The vast majority of implementations of earlier versions will
be conformant to Unicode 3.0.0 once the character properties for
their supported characters are updated to
Version 3.0.0 of the Unicode Character Database.
The most significant additions to the standard include the
following:
- Transformation Formats. The precise definitions of the common
Unicode Transformation Formats are provided, including UTF-8,
UTF-16, UTF-16BE, and UTF-16LE. The relations between abstract
characters, code points (scalar values) and code units (8, 16 or
32 bit) are clarified. See also
Draft Technical Reports.
- Bidirectional properties. Bidirectional properties are now
more consistent with the general category property, and new
bidirectional properties were created.

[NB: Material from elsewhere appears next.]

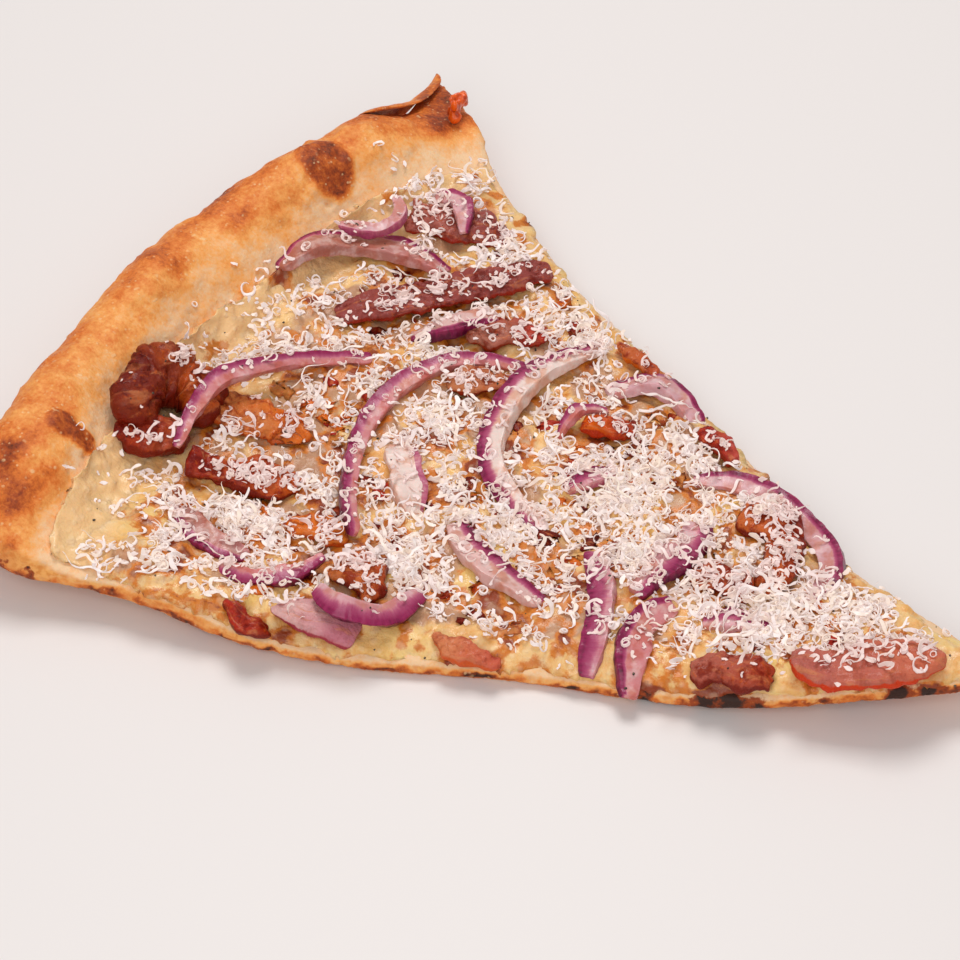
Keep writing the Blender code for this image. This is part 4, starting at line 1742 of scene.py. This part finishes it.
@dataclass
class BaconBits:
    """Crumbs of crisp bacon and browned cheese between the larger pieces, half sunk in the cheese.

    Attributes:
        bed: What they fall on.
        count: How many there are.
        models: How many different ones are modelled.
        seed: What their places follow from.
        palette: The colours that they are drawn from.
        farthest: How far from the tip they lie at most.
        margin: How far from a cut they lie at least.
    """

    bed: Bed
    count: int = 120
    models: int = 6
    seed: int = 31
    palette: tuple[Colour, ...] = (RUSSET, RED, AMBER, AMBER, SAND, (0.62, 0.22, 0.05), UMBER)
    farthest: float = 200.0
    margin: float = 8.0

    def build(self, finish: bpy.types.Material) -> bpy.types.Object:
        """Models a few crumbs and scatters copies of them.

        Args:
            finish: The bacon's material.

        Returns:
            The dressed piece.
        """
        rng = np.random.default_rng(self.seed)
        models = [Bench.crumb(1.3, 2, 1.1, index, (1.3, 0.85, 0.5)) for index in range(self.models)]
        points: list[np.ndarray] = []
        faces: list[np.ndarray] = []
        tones: list[np.ndarray] = []
        while len(points) < self.count:
            x, y = rng.uniform(-100, 118), rng.uniform(-104, 92)
            if not self._between(x, y):
                continue
            if clouds(np.array([[x, y, 0.0]]), 16.0, 41)[0] < rng.uniform(-0.3, 0.15):
                continue
            model, shape = models[rng.integers(len(models))]
            size = rng.uniform(0.75, 1.4) ** 2
            turned = model @ about_z(rng.uniform(0, 2 * math.pi)).T * (size, size, 0.6 + 0.3 * size)
            faces.append(shape + len(model) * len(points))
            points.append(turned + (x, y, self.bed.height_at(x, y) - 0.1))
            tones.append(np.tile(self.palette[rng.integers(len(self.palette))], (len(model), 1)))
        where = np.concatenate(points)
        piece = Bench.made_of("bacon_bits", where, np.concatenate(faces))
        Bench.paint(piece, "strip", where / (3, 1.5, 1.5))
        Bench.paint(piece, "edge", np.full(len(where), 0.1))
        Bench.paint(piece, "crease", np.zeros(len(where)))
        Bench.paint(piece, "mottle", np.ones(len(where)))
        Bench.paint(piece, "face", np.concatenate(tones))
        Bench.paint(piece, "fringe", 0.6 * np.concatenate(tones))
        Bench.dress(piece, finish, "cooked_bacon")
        return piece

    def _between(self, x: float, y: float) -> bool:
        """Whether a place is bare cheese, well inside the slice.

        Args:
            x: Its X in millimetres.
            y: Its Y.

        Returns:
            True where a crumb may lie.
        """
        radius, share = Plan.polar(np.array([[x, y, 0.0]]))
        edge = min(share[0], 1 - share[0]) * Plan.width(radius[0])
        on_cheese = self.bed.layer_at(x, y) is Layer.CHEESE
        return on_cheese and radius[0] <= self.farthest and edge >= self.margin


class Layer(Enum):
    """What a small thing can land on."""

    NOTHING = 0
    DOUGH = 1
    CHEESE = 2
    BACON = 3
    ONION = 4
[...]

See
UTR #09: The
Bidirectional Algorithm.
- Case. Case properties have been extended for those situations
where there is a mapping to multiple characters and where case is
locale dependent. See also
Draft Technical Reports.
- Combining classes. These were updated significantly to resolve
problems of normalization and decomposition for Indic scripts in
particular.
- Decomposition and Composition. Unicode character
decompositions have been significantly updated to fix errors in
the original assignments, to allow correct collation weighting,
and to make decompositions consistent for normalization. Certain
characters are excluded from composition, and the precise
algorithm for composition is provided. See
UTR #15: Unicode
Normalization Forms.
- General Category. A series of general category changes were
made to assist the convergence of the Unicode definition of
identifier with ISO TR 10176.
- Newlines. Line handling characteristics have been documented
more fully for Unicode environments. See
UTR #13: Unicode
Newline Guidelines.
- Quotation Marks. Two new punctuation categories, Pi and Pf,
were created for initial and final quotes with properties that
vary by language.
- Linebreak properties. Linebreaking properties (normative and
informative) are added to the standard to support consistent
linebreaking behavior over all Unicode characters. See
UTR #14: Line
Breaking Properties.
- East-Asian width properties. Properties for supporting correct
choice of full-width vs. half-width glyphs in an East-Asian
context are provided. See
UTR #11: East Asian
Character Width.
- Specific Characters
- Byte order mark. The use of the byte order mark with
transformation formats is clarified.
- Line and paragraph separators. Use of line and paragraph
separators is clarified.
- Capital letters with iota adscript. The representative
glyphs, semantics, case mappings and decompositions have been
revised to make their handling more consistent.
- Eyelash Ra. Consonant RA rules have been updated and
expanded.
- Figure space. U+2007 FIGURE SPACE is no longer treated like
a numeric separator for purposes of bidirectional layout.
- Layout controls. The description of layout controls was
enhanced to include the behavior of U+00A0 NO-BREAK SPACE,
U+00AD SOFT HYPHEN, and zero-width spaces.
- Tilde. The use of U+007E TILDE as a spacing clone of
combining tilde and as a regular character is described more
completely.
Conformance clauses, definitions, and explanatory text were added
for handling Unicode Transformation Formats. The Unicode
Bidirectional Behavior algorithm rules were clarified and expanded,
and new bidirectional character properties were documented. Other
normative character property values were changed; see the Unicode
character database file for more information.
The following technical reports are approved and considered part
of the Unicode Standard, Version 3.0. These reports may contain
either normative or informative material, or both. Any reference to
version 3.0 of the standard automatically includes these technical
reports.
The following technical reports are also approved. Although
normative in stating requirements for implementations claiming
conformance to them, they are not considered part of Unicode 3.0. If
they are cited, they must be separately referenced; see
Citations and References.
Additional draft and proposed draft technical reports can be
found on
Technical Reports. While these reports are not final and not
considered part of Unicode 3.0, they contain information that may be
useful for implementation. If they are cited, they must be
separately referenced; see
Citations and References.
Additional technical reports may be added over time.